La eternidad en los demás

Una queridísima amiga española acaba de enviarme un correo electrónico (todo se ha electrocutado en nuestros tiempos, Deo gratiae)en el cual adjunta un gran abrazo para un amigo común que falleció hace dos años. Este amigo era tan conocido que su muerte apareció en los periódicos de España y otros sitios; pero, curiosamente, esta amiga dio la triste noticia a colegas del instituto donde trabaja. Eso me llevó a preguntarme: ¿cuánto sobrevive nuestra eternidad en los demás? Sé que suena presuntuoso pensar que seremos recordados eternamente. Cambio la pregunta por una más modesta: ¿cómo pervive nuestro recuerdo en los demás?

Creo que casi todos sospechamos que el arte sobrevive al artista aunque la publicidad editorial nos haga pensar que cuanto más venda un autor, más cerca estará de la inmortalidad. Esta fullería comercial no conseguirá disuadirnos; todos moriremos lo necesario, ni más ni menos, aunque algunas obras vayan ganando salud con el tiempo en tanto sus autores/as se llenan de arrugas, calvicie, artritis y olvido. Las grandes obras de la Literatura son monumentos de tiempo que han vencido a los siglos y su insaciable vocación de amnesia. ¿Se olvidarán alguna vez La Odisea, La Divina Comedia, Las Lusíadas, Hamlet, Fausto, La Orestíada? ¿No sería un pecado mortal para la humanidad?
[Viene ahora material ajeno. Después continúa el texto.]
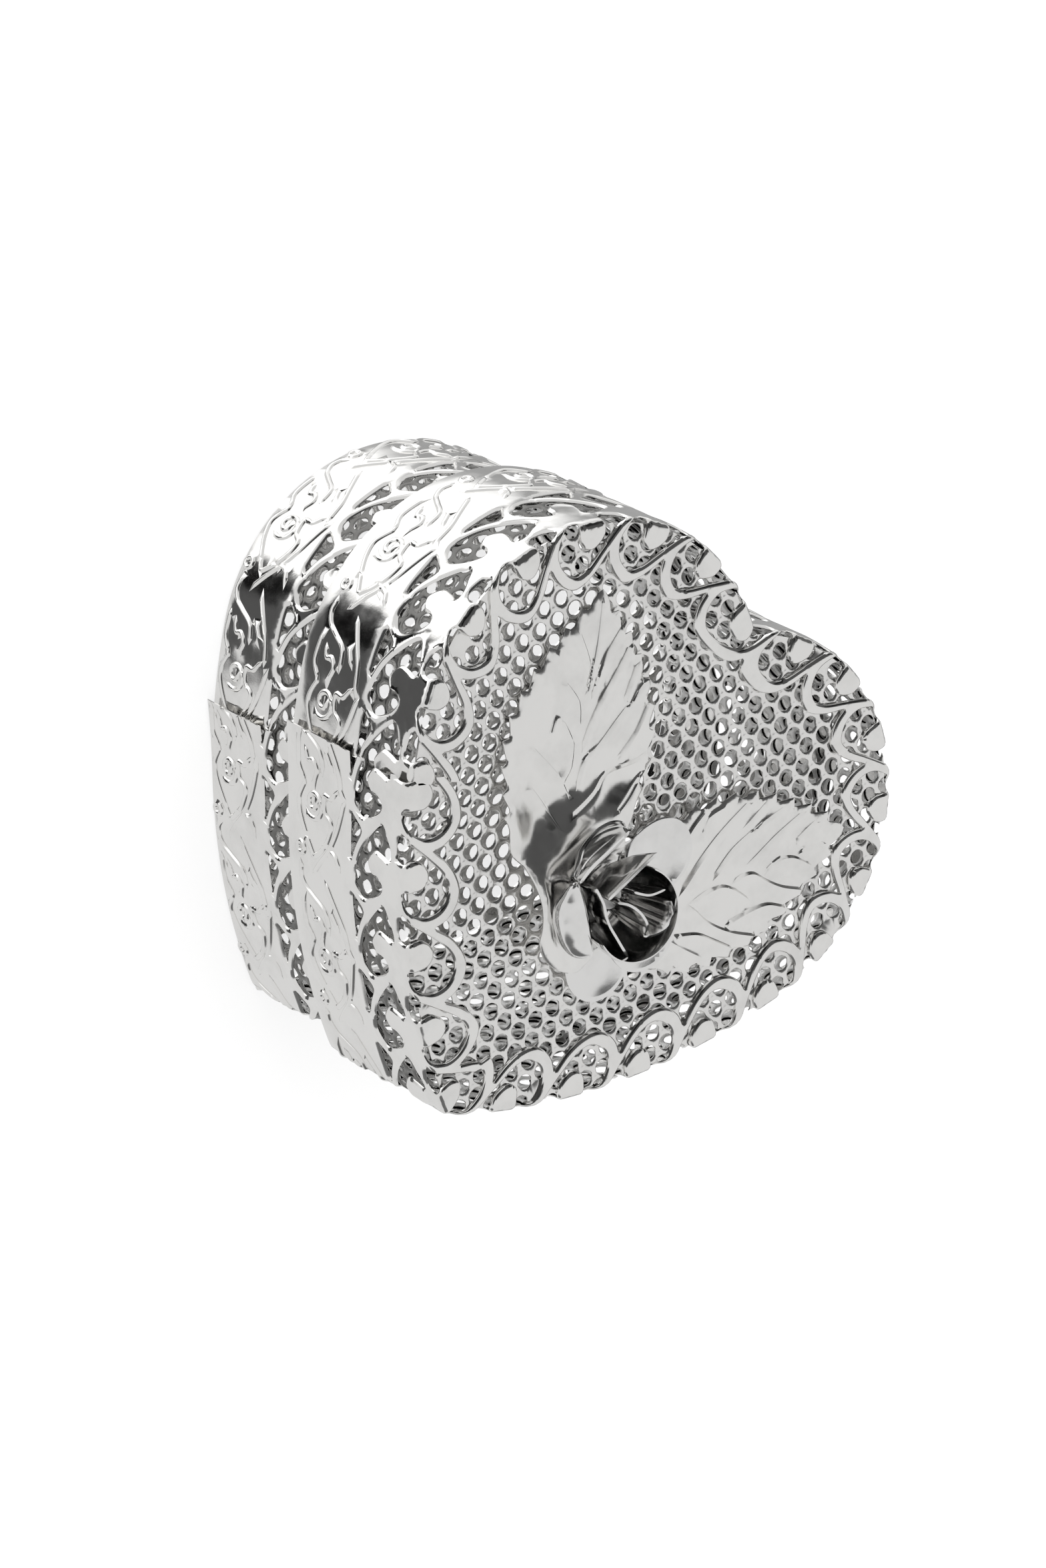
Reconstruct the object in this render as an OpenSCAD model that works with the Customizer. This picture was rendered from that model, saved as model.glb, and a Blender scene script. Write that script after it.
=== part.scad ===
// Heart-shaped trinket box of pressed sheet metal: an open base, a lift-off lid,
// two pressed leaves and a layered rose riveted to the lid.
// Millimetres, +Z up. The base stands on z = 0, the point of the heart faces -Y.

/* [Heart outline] */
// Width of the lid across both lobes
box_w = 68; // [64:1:72]
// Distance of each lobe's centre from the middle plane
lobe_x = 11.9; // [11:0.1:12.8]
// Distance from the lobe centres down to the point of the heart
tip_drop = 41.3; // [40:0.1:43]
// Radius of the long sides
side_r = 74; // [70:1:80]

/* [Heights] */
// Height of the closed box up to the lid's face
lid_top = 37.6; // [35:0.1:40]
// Height of the lower edge of the lid's rim
lid_edge = 16.4; // [14:0.1:18]
// Height of the base wall and of the lace band around it
base_band_h = 27; // [24:0.5:30]

/* [Sheet metal] */
// Thickness of the pressed and perforated sheets
sheet = 0.5; // [0.4:0.05:0.5]
// Clearance between the lid's rim and the base all round
lid_gap = 0.4; // [0.35:0.05:0.6]
// Width of the lace border folded onto the lid's face
border_w = 7.2; // [6:0.1:7.4]

/* [Leaves] */
// Length of the left leaf
leaf_left_l = 40; // [38:0.5:40]
// Width of the left leaf
leaf_left_w = 19; // [16:0.5:20]
// Direction of the left leaf's tip, from +X
leaf_left_dir = 122.6; // [120:0.2:124]
// Length of the right leaf
leaf_right_l = 33.4; // [30:0.2:33.4]
// Width of the right leaf
leaf_right_w = 19; // [16:0.5:19]
// Direction of the right leaf's tip, from +X
leaf_right_dir = 46.3; // [44:0.1:48]
// Thickness of the leaves and petals
foil = 0.4; // [0.3:0.05:0.4]
// Teeth along each side of a leaf
leaf_teeth = 14; // [10:1:16]

/* [Rose] */
// Distance of the rose's axis to the right of the middle plane
rose_x = 0.8; // [-1:0.1:2]
// Distance of the rose's axis from the box's centre along Y
rose_y = -3.5; // [-5:0.1:-2]
// Radius of one outer petal
petal_r = 4.3; // [3.8:0.1:4.6]
// Height of the petal cup above the leaves
cup_h = 7.2; // [6:0.1:8]
// Radius of the petal cup at its mouth
cup_r = 5.1; // [4.6:0.1:5.4]

/* [Hidden] */
$fn = 96;
lobe_r = box_w / 2 - lobe_x;
// The lobe circles' height in the box's frame, which is centred on the whole outline
lobe_y = (tip_drop - lobe_r) / 2;
far = 2 * box_w;

// Each long side is an arc through the point, touching its lobe from inside
to_tip = [-lobe_x, -tip_drop];
tip_dist = norm(to_tip);
lean = to_tip / tip_dist;
reach = side_r - lobe_r;
along = (reach * reach - side_r * side_r + tip_dist * tip_dist) / (2 * tip_dist);
across = sqrt(reach * reach - along * along);
side_c = [lobe_x, 0] + along * lean + across * [lean[1], -lean[0]];
touch_dir = ([lobe_x, 0] - side_c) / reach;
touch_y = -lobe_x * touch_dir[1] / touch_dir[0];

// Distances inward from the outline to the face of each layer
lid_liner_in = sheet;
base_band_in = 2 * sheet + lid_gap;
base_liner_in = base_band_in + sheet;
base_plate_in = base_liner_in + sheet;

// Heights on the lid
lid_plate_top = lid_top - sheet;
lid_plate_z = lid_plate_top - sheet;
liner_lift = 0.6;
leaf_left_z = lid_plate_top;
leaf_right_z = leaf_left_z + foil;
outer_z = leaf_right_z + foil;
middle_z = outer_z + foil;
inner_z = middle_z + foil;
head_z = inner_z + foil;

// Leaves: where each one's foot lies from the rose's axis, and how its outline runs
leaf_left_foot = [rose_x, rose_y] + [-0.1, -9.7];
leaf_right_foot = [rose_x, rose_y] + [0.6, -3.7];
leaf_left_fullness = 1.26;
leaf_right_fullness = 1;
tooth_step = 0.2;
tooth_out = 0.4;
smooth_foot = 5;
tab_r = 3.2;

// Rose: floors of the cups, the step between them, and the rolled bud
cup_floor_r = 2.8;
inner_floor_r = 2.1;
inner_step = 1.3;
inner_drop = 1;
bud_r = 1.9;
bud_h = 5;
bud_turns = 1.15;
petal_out = 7.4;
hinge_out = 4.6;
petal_root = 0.5;
petal_bend = 52;
flat_petal_dirs = [62, 352, 304];
raised_petal_dirs = [222, 153];

// Fasteners
shank_r = 0.8;
hole_r = shank_r + 0.1;
head_r = 1.3;
head_h = 0.6;
washer_r = 3;
washer_h = 0.4;

// Right half of the heart, moved inward by an even distance
module half_heart(inset) {
    intersection() {
        translate([0, -far / 2])
            square(far);
        union() {
            translate([lobe_x, 0])
                circle(r = lobe_r - inset);
            intersection() {
                translate(side_c)
                    circle(r = side_r - inset, $fn = 4 * $fn);
                polygon([[0, touch_y], [lobe_x, 0] + far / 2 * touch_dir, [far / 2, -far], [0, -far]]);
            }
        }
    }
}

module heart(inset) {
    translate([0, lobe_y]) {
        half_heart(inset);
        mirror([1, 0])
            half_heart(inset);
    }
}

// Heart-shaped ring between two distances in from the outline
module heart_ring(outer, inner) {
    difference() {
        heart(outer);
        heart(inner);
    }
}

module heart_wall(outer, bottom, top) {
    translate([0, 0, bottom])
        linear_extrude(top - bottom)
            heart_ring(outer, outer + sheet);
}

module at_rose(z) {
    translate([rose_x, rose_y, z])
        children();
}

module rivet_hole(z, h) {
    at_rose(z - 1)
        cylinder(r = hole_r, h = h + 2, $fn = 32);
}

// Half the width of a leaf at a share t of its length; fullness moves the widest place to the tip
function leaf_half(t, width, fullness) = width / 2 * sin(180 * pow(t, fullness));

// Right edge of a leaf from its foot to its tip, with saw teeth beyond the smooth foot
function leaf_side(length, width, fullness) = [
    for (i = [1 : leaf_teeth])
        for (k = [1, 0])
            let (t = (i - k * tooth_step) / (leaf_teeth + 1))
                [length * t, leaf_half(t, width, fullness) + (i > smooth_foot ? k * tooth_out : 0)]
];

function flipped(points) = [
    for (i = [len(points) - 1 : -1 : 0])
        [points[i][0], -points[i][1]]
];

// Flat leaf with its foot at a place beside the rivet, and a tab that the rivet goes through
module leaf(foot, length, width, fullness, direction, z) {
    side = leaf_side(length, width, fullness);
    difference() {
        union() {
            translate([foot[0], foot[1], z])
                rotate(direction)
                    linear_extrude(foil)
                        polygon(concat([[0, 0]], side, [[length, 0]], flipped(side)));
            at_rose(z)
                cylinder(r = tab_r, h = foil);
        }
        rivet_hole(z, foil);
    }
}

// Upright petals: a round cup with a flat floor, one foil thick
module petal_cup(z, floor_r, mouth_r, height) {
    steps = 8;
    outside = [for (i = [0 : steps])
        [floor_r + (mouth_r - floor_r) * sin(90 * i / steps), height * (1 - cos(90 * i / steps))]];
    inside = [for (i = [steps : -1 : 0])
        [outside[i][0] - foil, max(foil, outside[i][1])]];
    difference() {
        at_rose(z)
            rotate_extrude()
                polygon(concat([[0, 0]], outside, inside, [[0, foil]]));
        rivet_hole(z, foil);
    }
}

// Strip of foil rolled into a spiral, seen from above
module rolled_strip(first_r, last_r, turns) {
    steps = 36;
    walk = [for (i = [0 : steps]) i / steps];
    function coil(r, t) = (r + (last_r - first_r) * t) * [cos(360 * turns * t), sin(360 * turns * t)];
    polygon(concat(
        [for (t = walk) coil(first_r + foil, t)],
        [for (i = [steps : -1 : 0]) coil(first_r, walk[i])]
    ));
}

// ---- Base ----

module base_plate() {
    color("silver")
        linear_extrude(sheet)
            heart(base_plate_in);
}

module base_liner() {
    color("gainsboro")
        heart_wall(base_liner_in, 0, base_band_h);
}

module base_lace_band() {
    color("lightgray")
        heart_wall(base_band_in, 0, base_band_h);
}

// ---- Lid ----

module lid_plate() {
    color("silver")
        difference() {
            translate([0, 0, lid_plate_z])
                linear_extrude(sheet)
                    heart(sheet);
            rivet_hole(lid_plate_z, sheet);
        }
}

module lid_liner() {
    color("gainsboro")
        heart_wall(lid_liner_in, lid_edge + liner_lift, lid_plate_z);
}

module lid_lace_band() {
    color("lightgray") {
        heart_wall(0, lid_edge, lid_plate_top);
        translate([0, 0, lid_plate_top])
            linear_extrude(sheet)
                heart_ring(0, border_w);
    }
}

// ---- Leaves ----

module leaf_left() {
    color("whitesmoke")
        leaf(leaf_left_foot, leaf_left_l, leaf_left_w, leaf_left_fullness, leaf_left_dir, leaf_left_z);
}

module leaf_right() {
    color("whitesmoke")
        leaf(leaf_right_foot, leaf_right_l, leaf_right_w, leaf_right_fullness, leaf_right_dir,
             leaf_right_z);
}

// ---- Rose ----

module rose_outer_petals() {
    color("whitesmoke")
        difference() {
            at_rose(outer_z) {
                cylinder(r = hinge_out + petal_root, h = foil);
                for (a = flat_petal_dirs)
                    rotate(a)
                        translate([petal_out, 0, 0])
                            cylinder(r = petal_r, h = foil);
                for (a = raised_petal_dirs)
                    rotate(a)
                        translate([hinge_out, 0, 0])
                            rotate([0, -petal_bend, 0])
                                translate([petal_r - petal_root, 0, 0])
                                    cylinder(r = petal_r, h = foil);
            }
            rivet_hole(outer_z, foil);
            at_rose(outer_z - petal_r - foil)
                cylinder(r = 3 * petal_r, h = petal_r + foil);
        }
}

module rose_middle_petals() {
    color("lightgray")
        petal_cup(middle_z, cup_floor_r, cup_r, cup_h);
}

module rose_inner_petals() {
    color("silver")
        petal_cup(inner_z, inner_floor_r, cup_r - inner_step, cup_h - inner_drop);
}

module rose_bud() {
    color("silver")
        at_rose(head_z)
            linear_extrude(bud_h)
                rolled_strip(head_r + 0.1, bud_r, bud_turns);
}

// ---- Fasteners ----

module rose_rivet() {
    foot_z = lid_plate_z - washer_h - head_h;
    color("darkgray") {
        at_rose(foot_z)
            cylinder(r = head_r, h = head_h, $fn = 48);
        at_rose(foot_z)
            cylinder(r = shank_r, h = head_z + head_h - foot_z, $fn = 32);
        at_rose(head_z)
            cylinder(r = head_r, h = head_h, $fn = 48);
    }
}

module rivet_washer() {
    color("gray")
        at_rose(lid_plate_z - washer_h)
            difference() {
                cylinder(r = washer_r, h = washer_h);
                translate([0, 0, -1])
                    cylinder(r = hole_r, h = washer_h + 2, $fn = 32);
            }
}

base_plate();
base_liner();
base_lace_band();
lid_plate();
lid_liner();
lid_lace_band();
leaf_left();
leaf_right();
rose_outer_petals();
rose_middle_petals();
rose_inner_petals();
rose_bud();
rose_rivet();
rivet_washer();
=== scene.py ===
"""Looks of the heart-shaped trinket box: lace, punched sheets, leaves and rose on the CAD frame."""
import math

import bpy
import numpy as np
from mathutils import Matrix, Vector
from mathutils.geometry import delaunay_2d_cdt


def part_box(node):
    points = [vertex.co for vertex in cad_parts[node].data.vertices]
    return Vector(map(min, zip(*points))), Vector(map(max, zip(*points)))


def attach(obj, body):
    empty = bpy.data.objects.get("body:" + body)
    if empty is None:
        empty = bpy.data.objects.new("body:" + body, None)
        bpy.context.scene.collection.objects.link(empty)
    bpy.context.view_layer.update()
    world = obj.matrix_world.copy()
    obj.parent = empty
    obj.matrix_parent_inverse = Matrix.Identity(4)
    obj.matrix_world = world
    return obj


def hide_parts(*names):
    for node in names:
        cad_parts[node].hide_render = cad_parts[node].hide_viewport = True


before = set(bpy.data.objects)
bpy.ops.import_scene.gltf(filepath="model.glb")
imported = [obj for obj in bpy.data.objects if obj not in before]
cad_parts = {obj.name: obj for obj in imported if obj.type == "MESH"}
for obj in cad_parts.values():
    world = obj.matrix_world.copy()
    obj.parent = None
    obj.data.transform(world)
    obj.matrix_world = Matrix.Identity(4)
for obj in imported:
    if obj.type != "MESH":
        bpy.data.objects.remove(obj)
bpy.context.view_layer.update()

# ---- sizes, in millimetres
MM = 0.001


def cad_box(node):
    """Lowest and highest corner of a CAD node, in millimetres."""
    low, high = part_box(node)
    return np.array(low) / MM, np.array(high) / MM


band_low, band_high = cad_box("lid_lace_band")
base_band_low, base_band_high = cad_box("base_lace_band")
base_liner_low, base_liner_high = cad_box("base_liner")
lid_plate_low, lid_plate_high = cad_box("lid_plate")
lid_liner_low, lid_liner_high = cad_box("lid_liner")
base_plate_low, base_plate_high = cad_box("base_plate")
rivet_low, rivet_high = cad_box("rose_rivet")
petals_low, _ = cad_box("rose_outer_petals")
_, cup_high = cad_box("rose_middle_petals")

BOX_W = band_high[0] - band_low[0]
BOX_D = band_high[1] - band_low[1]
LID_TOP = band_high[2]
LID_EDGE = band_low[2]
SHEET = 0.5  # thickness of the lace bands
FOIL = 0.35  # thickness of leaves and petals
ROSE = (rivet_low[:2] + rivet_high[:2]) / 2

# The heart: two lobe circles and two long side arcs that touch them
LOBE_X = 11.9
SIDE_R = 74.0
LOBE_R = BOX_W / 2 - LOBE_X
LOBE_Y = (BOX_D - 2 * LOBE_R) / 2
TIP = np.array([0.0, band_low[1]])


def inset_of(low, high):
    """How far a heart-shaped node lies inside the lid's outline."""
    return (BOX_W - (high[0] - low[0])) / 2


LID_LINER_IN = inset_of(lid_liner_low, lid_liner_high)
BASE_BAND_IN = inset_of(base_band_low, base_band_high)
BASE_LINER_IN = inset_of(base_liner_low, base_liner_high)
BASE_PLATE_IN = inset_of(base_plate_low, base_plate_high)
LID_PLATE_IN = inset_of(lid_plate_low, lid_plate_high)


# ---- the heart's outline
def half_outline(inset, count=900):
    """Left half of the outline from the point to the cleft, moved inward, as dense points."""
    lobe = np.array([LOBE_X, LOBE_Y])
    to_tip = TIP - lobe
    dist = np.hypot(*to_tip)
    lean = to_tip / dist
    reach = SIDE_R - LOBE_R
    along = (reach ** 2 - SIDE_R ** 2 + dist ** 2) / (2 * dist)
    across = math.sqrt(reach ** 2 - along ** 2)
    centre = lobe + along * lean + across * np.array([lean[1], -lean[0]])
    touch = math.atan2(*(lobe - centre)[::-1])
    side_r = SIDE_R - inset
    tip_angle = -math.acos(-centre[0] / side_r)
    cleft_angle = math.acos(-LOBE_X / (LOBE_R - inset))
    side = np.linspace(tip_angle, touch, count)
    round_lobe = np.linspace(touch, cleft_angle, count)[1:]
    right = np.vstack([
        centre + side_r * np.c_[np.cos(side), np.sin(side)],
        lobe + (LOBE_R - inset) * np.c_[np.cos(round_lobe), np.sin(round_lobe)],
    ])
    return right * [-1, 1]


def smoothed(values, sigma, step):
    """Values round a closed path, blurred over a distance of sigma."""
    n = len(values)
    k = np.fft.fftfreq(n, d=step)
    window = np.exp(-2 * (math.pi * k * sigma) ** 2)
    return np.real(np.fft.ifft(np.fft.fft(values, axis=0) * window[:, None], axis=0))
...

Para esta querida y joven española nuestro amigo no murió aún; o dejó de morir un instante en el que ella lo pensó recibiendo el abrazo que le había destinado a través de mí olvidando también que mi cerebro, lisiado por el tumor, tal vez no consiga recordar la encomienda. Esta querida amiga suspendió la contundencia de la muerte durante un breve tiempo en mi memoria también, contagiándola de dudas propias de un deudo. Al recordar a los demás le devolvemos una vida satélite, vicariante pero como el finado obispo Berkeley aseguraba que la mente sólo conoce lo que produce la mente, ¿no sería atinado pensar que si por un instante creemos de buena fe que alguien ya fallecido continúa viviendo, de algún modo sutil lo llevamos a la eternidad, es decir a un sitio sin referencias cardinales ni relojes que malgasten horas? El obispo Berkeley nos autoriza. No es poco.